What @yeesian linked to about supporting the gdal utils in ArchGDAL.jl was about the library functions. Besides these, I also want the command line tools of GDAL from GDALBuilder to be working. If you could put it up as an issue at the GDALBuilder repo I’ll have a look at it. Ideally (if you remember) also listing what you had to do to get it to work. Thanks!

I’ll admit that I was disappointed when I started this thread and noticed that the Geo subforum had a grand total of just 7 threads since February 2017. So my expectations for getting help on a problem related to geospatial data were set very low. Even considering that, the level of engagement from the developers shown here is amazing. Maybe it’s just the “OMG OMG we actually have a USER!!” factor, but whatever the reason, thanks guys!

Done.

Maybe some progress: I uninstalled v5.4, installed GMT6dev and added GMT6\bin to my path. Now I get a different error when running ]test GMT or the Hello World example in the GMT docs:

6.0.0_r20419
ERROR: LoadError: GMT: Failure to open virtual file
Stacktrace:
[1] error(::String) at .\error.jl:33
[2] GMTJL_Set_Object(::Ptr{Nothing}, ::GMT.GMT_RESOURCE, ::Array{Float32,2}) at C:\Users\niclas\.julia\packages\GMT\SwD1H\src\gmt_main.jl:979
[3] gmt(::String, ::Array{Float32,2}) at C:\Users\niclas\.julia\packages\GMT\SwD1H\src\gmt_main.jl:262
[4] top-level scope at C:\Users\niclas\.julia\packages\GMT\SwD1H\test\runtests.jl:16
[5] include at .\boot.jl:317 [inlined]
[7] include(::Module, ::String) at .\sysimg.jl:29
[8] include(::String) at .\client.jl:388
[9] top-level scope at none:0
in expression starting at C:\Users\niclas\.julia\packages\GMT\SwD1H\test\runtests.jl:13
ERROR: Package GMT errored during testing


And when I try the DCW example in your first post above I get an error from pscoast that suggests I download DCW manually and install it to “DIR_DCW, the shared dir, or the user dir”. Where do you suggest I put it?

Honestly, I wasn’t enamored of the ArchGDAL syntax you posted above, probably because it triggered some latent PTSD from asyncronous nested callback hell in Node.js. Or maybe I just want things like drivers and C-pointers to be abstracted away. But I understand this is work in progress!

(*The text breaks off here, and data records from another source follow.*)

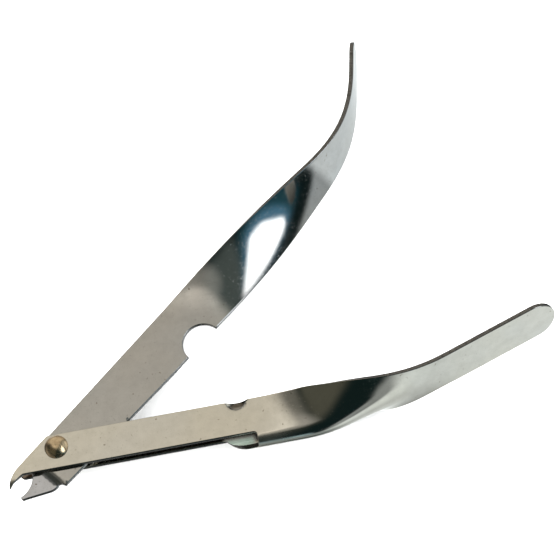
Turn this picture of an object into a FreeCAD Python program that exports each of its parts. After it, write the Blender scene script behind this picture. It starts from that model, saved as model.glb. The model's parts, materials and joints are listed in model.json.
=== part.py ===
"""Small staple extractor: two stamped sheet-steel levers crossing at one rivet.

Tool axes while building: origin on the rivet axis in the front face of the front plate, X along the
channel lever, Y in the plane of the levers towards the opening side, Z towards the rivet head.
The finished shapes are moved so that the origin is the bottom centre of the whole tool.
"""
import FreeCAD, Part
import math
import os

V = FreeCAD.Vector
Z_AXIS = V(0, 0, 1)

# ---- sheet and layer heights -------------------------------------------------------------------
SHEET = 1.0                 # thickness of both levers
CHANNEL_GAP = 1.9           # clear width between the two plates of the channel lever
BLADE_PLAY = 0.1            # gap between the front plate and the blade
BEND_R = 0.5 * CHANNEL_GAP + SHEET          # outer radius of the U-bend
MID_Z = -BEND_R                             # middle plane of the channel
REAR_IN_Z = -SHEET - CHANNEL_GAP            # inner face of the rear plate
REAR_OUT_Z = REAR_IN_Z - SHEET
BLADE_MID_Z = -SHEET - BLADE_PLAY - 0.5 * SHEET
ANVIL_MID_Z = MID_Z

# ---- channel lever -----------------------------------------------------------------------------
PLATE_TOP = 2.85
PLATE_BOTTOM = -4.6         # sheared lower edge of the plates, where the bend is cut away
BEND_LINE = -5.42           # the U-bend begins here
JAW_CORNER = -1.9           # upper corner of both noses
BEAK_ANGLE = 40.35          # slope of the outer edge of the jaw
BEAK_LENGTH = 8.6           # sloping edge, from the top corner to the shoulder of the beak
BEAK_TIP = (-10.72, -7.45)
BEAK_TIP_R = 0.2
HEEL_X = -7.6               # the beak leaves the lower edge of the plate here
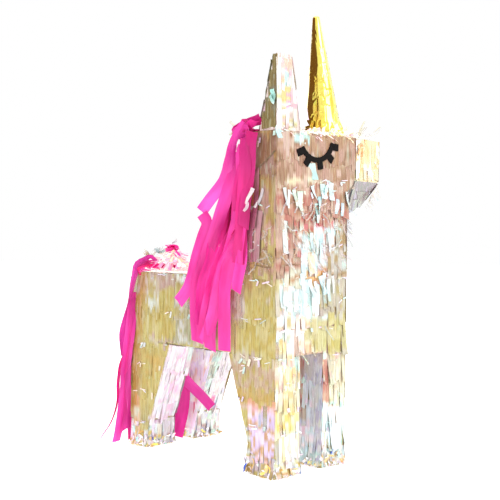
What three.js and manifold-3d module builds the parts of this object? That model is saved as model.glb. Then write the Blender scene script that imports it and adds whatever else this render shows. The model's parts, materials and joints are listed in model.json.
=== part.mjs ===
// A standing unicorn pinata: a folded card shell on four tapered legs, covered in fringed iridescent film,
// with a gold foil horn, pink streamers for mane and tail, and a fill flap on the back.
// Millimetres, +Z up. +X is the way the turned head looks, -Y is the front of the body.
import * as THREE from "three";
import { ConvexGeometry } from "three/addons/geometries/ConvexGeometry.js";
import { mergeVertices } from "three/addons/utils/BufferGeometryUtils.js";
import Module from "manifold-3d";

const wasm = await Module();
wasm.setup();

// ---- driving dimensions -------------------------------------------------------------------------------------
const BODY_WIDTH = 127; // across the animal, side film to side film
const BODY_LENGTH = 270; // chest film to rump film
const BELLY_Z = 145; // underside of the body, top of the legs
const BACK_Z = 238; // top of the back
const HEAD_TOP_Z = 415; // top of the head
const NAPE_LOW = 80; // depth of the neck where it meets the back
const NAPE_TOP = 60; // depth of the neck at the top of the head
const CARD = 3; // corrugated card
const FILM = 1.9; // fringed film, all its layers together
const GAP = 0.3; // glue gap
const IN = FILM + GAP; // outer face of the card, below the film's outer face
const IN2 = IN + CARD; // inner face of the card
const IN3 = IN2 + GAP; // first free space inside the card

const LEG_WIDTH = 42;
const FRONT_LEG_TOP = 77; // depth of a front leg at the belly
const FRONT_LEG_ANKLE = 42;
const REAR_LEG_TOP = 79;
const REAR_LEG_ANKLE = 38;
const ANKLE_Z = 38;
const FRONT_FOOT_FLARE = 5;
const REAR_FOOT_DRAW = 6;
const HOOF_PLATE = 4;

const DOOR_START = 118; // fill flap, along the back
const DOOR_END = 212;

const CREASE_X = 146; // where the cheek turns in to the muzzle
const MUZZLE_X = 209; // end of the muzzle

const HORN_BASE_RADIUS = 23.5;
const HORN_LENGTH = 151;
const HORN_LEAN_DEG = 6.6; // towards the back of the head
const HORN_AT = [121, 33];

// Corners of the whole object's box, so that the origin sits under its middle.
const BOX_LOW = [-30, -2.3];
const BOX_HIGH = [MUZZLE_X, 320];
const ORIGIN = [(BOX_LOW[0] + BOX_HIGH[0]) / 2, (BOX_LOW[1] + BOX_HIGH[1]) / 2];

// ---- materials ----------------------------------------------------------------------------------------------
const finish = (color, roughness, metalness) => () =>
  new THREE.MeshStandardMaterial({ color, roughness, metalness });
const card = finish(0xb08d5f, 0.9, 0);
const film = finish(0xe6dcc8, 0.25, 0.1);
const foil = finish(0xe0a92c, 0.22, 0.95);
const streamer = finish(0xe83fa6, 0.7, 0);
const sticker = finish(0x101010, 0.45, 0);

const pinata = new THREE.Group();
pinata.name = "pinata";
pinata.position.set(-ORIGIN[0], -ORIGIN[1], 0);

function add(name, geometry, material, parent = pinata) {
  const mesh = new THREE.Mesh(geometry, material());
  mesh.name = name;
  parent.add(mesh);
  return mesh;
}

// ---- shapes -------------------------------------------------------------------------------------------------
const outline = (points) =>
  new THREE.Shape(points.map(([a, b]) => new THREE.Vector2(a, b)));

// A flat outline in the Y-Z plane, as thick as from x0 to x1.
function slabX(points, x0, x1) {
  const g = new THREE.ExtrudeGeometry(outline(points), {
    depth: x1 - x0,
    bevelEnabled: false,
  });
  g.applyMatrix4(new THREE.Matrix4().set(0, 0, 1, x0, 1, 0, 0, 0, 0, 1, 0, 0, 0, 0, 0, 1));
  return g;
}

// A flat outline in the X-Z plane, as thick as from y0 to y1.
function slabY(points, y0, y1) {
  const g = new THREE.ExtrudeGeometry(outline(points), {
    depth: y1 - y0,
    bevelEnabled: false,
  });
  g.rotateX(Math.PI / 2);
  g.translate(0, y1, 0);
  return g;
}

// A plain rectangular panel between two corners.
function panel(x0, x1, y0, y1, z0, z1) {
  const g = new THREE.BoxGeometry(x1 - x0, y1 - y0, z1 - z0);
  g.translate((x0 + x1) / 2, (y0 + y1) / 2, (z0 + z1) / 2);
  return g;
}

const hull = (points) => new ConvexGeometry(points.map((p) => new THREE.Vector3(...p)));

function solid(geometry) {
  const g = geometry.clone();
  for (const name of Object.keys(g.attributes)) if (name !== "position") g.deleteAttribute(name);
  const m = mergeVertices(g, 1e-4);
  return new wasm.Manifold(
    new wasm.Mesh({
      numProp: 3,
      vertProperties: new Float32Array(m.attributes.position.array),
      triVerts: new Uint32Array(m.index.array),
    }),
  );
}

function geometryOf(manifold) {
  const mesh = manifold.getMesh();
  const g = new THREE.BufferGeometry();
  const n = mesh.numProp;
  const xyz = new Float32Array(mesh.numVert * 3);
  for (let i = 0; i < mesh.numVert; i++)
    xyz.set(mesh.vertProperties.subarray(i * n, i * n + 3), i * 3);
  g.setAttribute("position", new THREE.BufferAttribute(xyz, 3));
  g.setIndex(new THREE.BufferAttribute(new Uint32Array(mesh.triVerts), 1));
  g.computeVertexNormals();
  return g;
}

const cut = (a, ...bs) => geometryOf(bs.reduce((s, b) => s.subtract(solid(b)), solid(a)));

// The planes of a convex set of points: [normal, offset].
function planesOf(points) {
  const g = hull(points);
  const p = g.attributes.position;
  const seen = [];
  for (let i = 0; i < p.count; i += 3) {
    const [a, b, c] = [0, 1, 2].map((k) => new THREE.Vector3().fromBufferAttribute(p, i + k));
    const n = b.clone().sub(a).cross(c.clone().sub(a));
    if (n.length() < 1e-6) continue;
    n.normalize();
    const d = n.dot(a);
    if (!seen.some(([m, e]) => m.dot(n) > 0.99999 && Math.abs(e - d) < 0.02)) seen.push([n, d]);
  }
  return seen;
}

// A convex body drawn in by a distance on every face except those that face the open side.
function drawnIn(points, distance, open = null, reach = 0) {
  const far = open
    ? points.concat(points.map((p) => p.map((v, k) => v + open[k] * reach)))
    : points;
  let body = solid(hull(far));
  for (const [n, d] of planesOf(points)) {
    if (open && n.dot(new THREE.Vector3(...open)) > 0.95) continue;
    body = body.trimByPlane([-n.x, -n.y, -n.z], -(d - distance));
  }
  return body;
}

// A folded shell of a convex form: from one depth below its faces to another, open on one side.
function folded(points, outer, inner, open) {
  const whole = outer > 0 ? drawnIn(points, outer, open, 0) : solid(hull(points));
  return geometryOf(whole.subtract(drawnIn(points, inner, open, 8)));
}

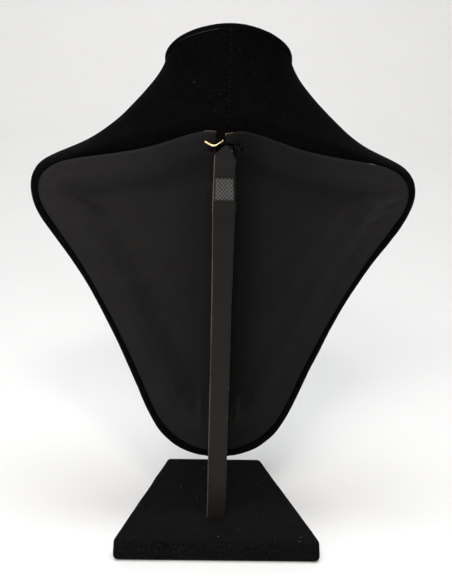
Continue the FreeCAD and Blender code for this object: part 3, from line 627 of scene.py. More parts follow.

I’m just glad I can get something to work right now. If I need nicer call syntax I’ll just wrap your code in a function.

In addition to Python and R you should look at Matlab syntax for shapefiles, it’s pretty straightforward. You use shapeinfo() to read the metadata into a standard Matlab struct, shaperead() to extract vector data or vec2mtx() to rasterize.

1 Like

Can we please move this discussion (the GMT working errors) into a GMT.jl issue? It will be more effective and no need to bother readers with two threads going on interlaced. Thanks.

One last question: is it possible to use GDAL/ArchGDAL to rasterize the shapefile directly to a Julia array, without saving a TIFF to disk? The “in memory raster” in the GDAL example hinted at this, but I couldn’t get it to work.

import GDAL
using ArchGDAL; const AG = ArchGDAL

raster = AG.registerdrivers() do
dest_ds = AG.Dataset(GDAL.rasterize(
Ptr{GDAL.GDALDatasetH}(C_NULL),
source_ds.ptr,
GDAL.rasterizeoptionsnew([
"-of", "MEM",
# "-l", "gadm36_ARG_1",   # The layer(s) used for input features.
"-ts", "250", "250",      # target size: "-ts xsize ysize". Set it to whatever you want.
"-ot", "Byte"
], C_NULL), C_NULL))
AG.destroy(dest_ds)
result
end
end


Honestly, I wasn’t enamored of the ArchGDAL syntax you posted above, probably because it triggered some latent PTSD from asyncronous nested callback hell in Node.js.

This also works:

import GDAL
using ArchGDAL; const AG = ArchGDAL

GDAL.allregister()
dest_ds = AG.Dataset(GDAL.rasterize(
Ptr{GDAL.GDALDatasetH}(C_NULL),
source_ds.ptr,
GDAL.rasterizeoptionsnew([
"-of", "MEM",
# "-l", "gadm36_ARG_1",   # The layer(s) used for input features.
"-ts", "250", "250",      # target size: "-ts xsize ysize". Set it to whatever you want.
"-ot", "Byte"
], C_NULL),
C_NULL
))

But it’s not obvious to explain which objects you need to call ArchGDAL.destroy() on and which objects you don’t. You can see some of the experiences people had from using GDAL’s python bindings (see [1] and [2]).
Thank you very much @yeesian, now everything works! And now that I understand the potential destroy() confusion the syntax feels more reasonable.